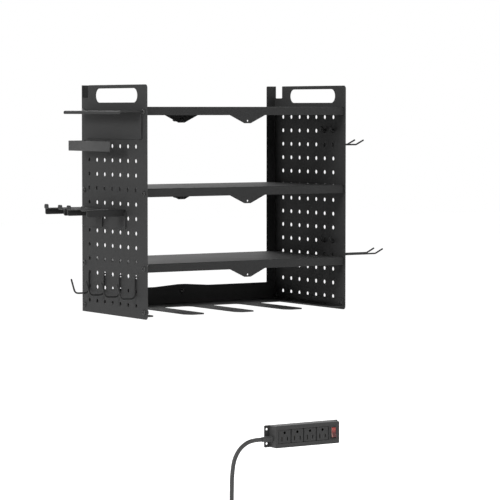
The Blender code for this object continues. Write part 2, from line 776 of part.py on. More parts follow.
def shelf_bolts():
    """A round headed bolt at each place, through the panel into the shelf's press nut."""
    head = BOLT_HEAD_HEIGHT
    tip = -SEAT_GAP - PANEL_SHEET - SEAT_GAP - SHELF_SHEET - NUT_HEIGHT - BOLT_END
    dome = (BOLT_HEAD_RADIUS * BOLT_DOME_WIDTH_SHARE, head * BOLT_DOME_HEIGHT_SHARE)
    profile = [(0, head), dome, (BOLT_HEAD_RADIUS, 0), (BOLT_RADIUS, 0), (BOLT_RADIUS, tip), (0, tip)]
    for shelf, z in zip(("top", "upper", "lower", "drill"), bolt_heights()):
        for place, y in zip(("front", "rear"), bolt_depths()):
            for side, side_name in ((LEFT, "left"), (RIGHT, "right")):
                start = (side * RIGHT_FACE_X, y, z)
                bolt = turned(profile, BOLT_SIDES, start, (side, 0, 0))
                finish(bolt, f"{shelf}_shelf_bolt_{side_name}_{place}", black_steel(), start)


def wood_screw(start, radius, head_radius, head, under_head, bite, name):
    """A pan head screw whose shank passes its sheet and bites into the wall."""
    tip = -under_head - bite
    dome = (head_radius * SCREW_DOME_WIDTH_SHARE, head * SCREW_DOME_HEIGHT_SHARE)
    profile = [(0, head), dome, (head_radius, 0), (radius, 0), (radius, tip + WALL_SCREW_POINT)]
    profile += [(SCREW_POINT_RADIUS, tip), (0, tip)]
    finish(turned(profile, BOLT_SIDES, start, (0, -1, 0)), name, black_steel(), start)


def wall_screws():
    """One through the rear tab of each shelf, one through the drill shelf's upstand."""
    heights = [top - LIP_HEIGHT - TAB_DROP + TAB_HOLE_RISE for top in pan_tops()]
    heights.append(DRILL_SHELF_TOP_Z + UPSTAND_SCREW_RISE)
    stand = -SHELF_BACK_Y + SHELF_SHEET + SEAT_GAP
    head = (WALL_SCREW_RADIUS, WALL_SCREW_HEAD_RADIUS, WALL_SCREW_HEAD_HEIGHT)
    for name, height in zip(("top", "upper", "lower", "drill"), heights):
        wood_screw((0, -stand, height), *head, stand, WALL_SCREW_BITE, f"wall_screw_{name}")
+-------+
WHAT TO PRODUCE: Using the data above, reproduce every line exactly.

SOLUTION TO THIS PROBLEM:
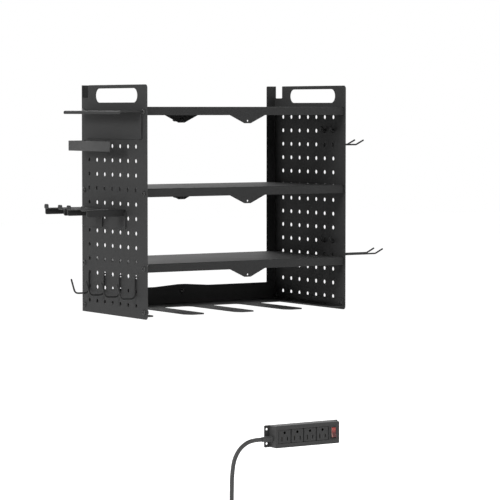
The Blender code for this object continues. Write part 2, from line 776 of part.py on. More parts follow.
def shelf_bolts():
    """A round headed bolt at each place, through the panel into the shelf's press nut."""
    head = BOLT_HEAD_HEIGHT
    tip = -SEAT_GAP - PANEL_SHEET - SEAT_GAP - SHELF_SHEET - NUT_HEIGHT - BOLT_END
    dome = (BOLT_HEAD_RADIUS * BOLT_DOME_WIDTH_SHARE, head * BOLT_DOME_HEIGHT_SHARE)
    profile = [(0, head), dome, (BOLT_HEAD_RADIUS, 0), (BOLT_RADIUS, 0), (BOLT_RADIUS, tip), (0, tip)]
    for shelf, z in zip(("top", "upper", "lower", "drill"), bolt_heights()):
        for place, y in zip(("front", "rear"), bolt_depths()):
            for side, side_name in ((LEFT, "left"), (RIGHT, "right")):
                start = (side * RIGHT_FACE_X, y, z)
                bolt = turned(profile, BOLT_SIDES, start, (side, 0, 0))
                finish(bolt, f"{shelf}_shelf_bolt_{side_name}_{place}", black_steel(), start)


def wood_screw(start, radius, head_radius, head, under_head, bite, name):
    """A pan head screw whose shank passes its sheet and bites into the wall."""
    tip = -under_head - bite
    dome = (head_radius * SCREW_DOME_WIDTH_SHARE, head * SCREW_DOME_HEIGHT_SHARE)
    profile = [(0, head), dome, (head_radius, 0), (radius, 0), (radius, tip + WALL_SCREW_POINT)]
    profile += [(SCREW_POINT_RADIUS, tip), (0, tip)]
    finish(turned(profile, BOLT_SIDES, start, (0, -1, 0)), name, black_steel(), start)


def wall_screws():
    """One through the rear tab of each shelf, one through the drill shelf's upstand."""
    heights = [top - LIP_HEIGHT - TAB_DROP + TAB_HOLE_RISE for top in pan_tops()]
    heights.append(DRILL_SHELF_TOP_Z + UPSTAND_SCREW_RISE)
    stand = -SHELF_BACK_Y + SHELF_SHEET + SEAT_GAP
    head = (WALL_SCREW_RADIUS, WALL_SCREW_HEAD_RADIUS, WALL_SCREW_HEAD_HEIGHT)
    for name, height in zip(("top", "upper", "lower", "drill"), heights):
        wood_screw((0, -stand, height), *head, stand, WALL_SCREW_BITE, f"wall_screw_{name}")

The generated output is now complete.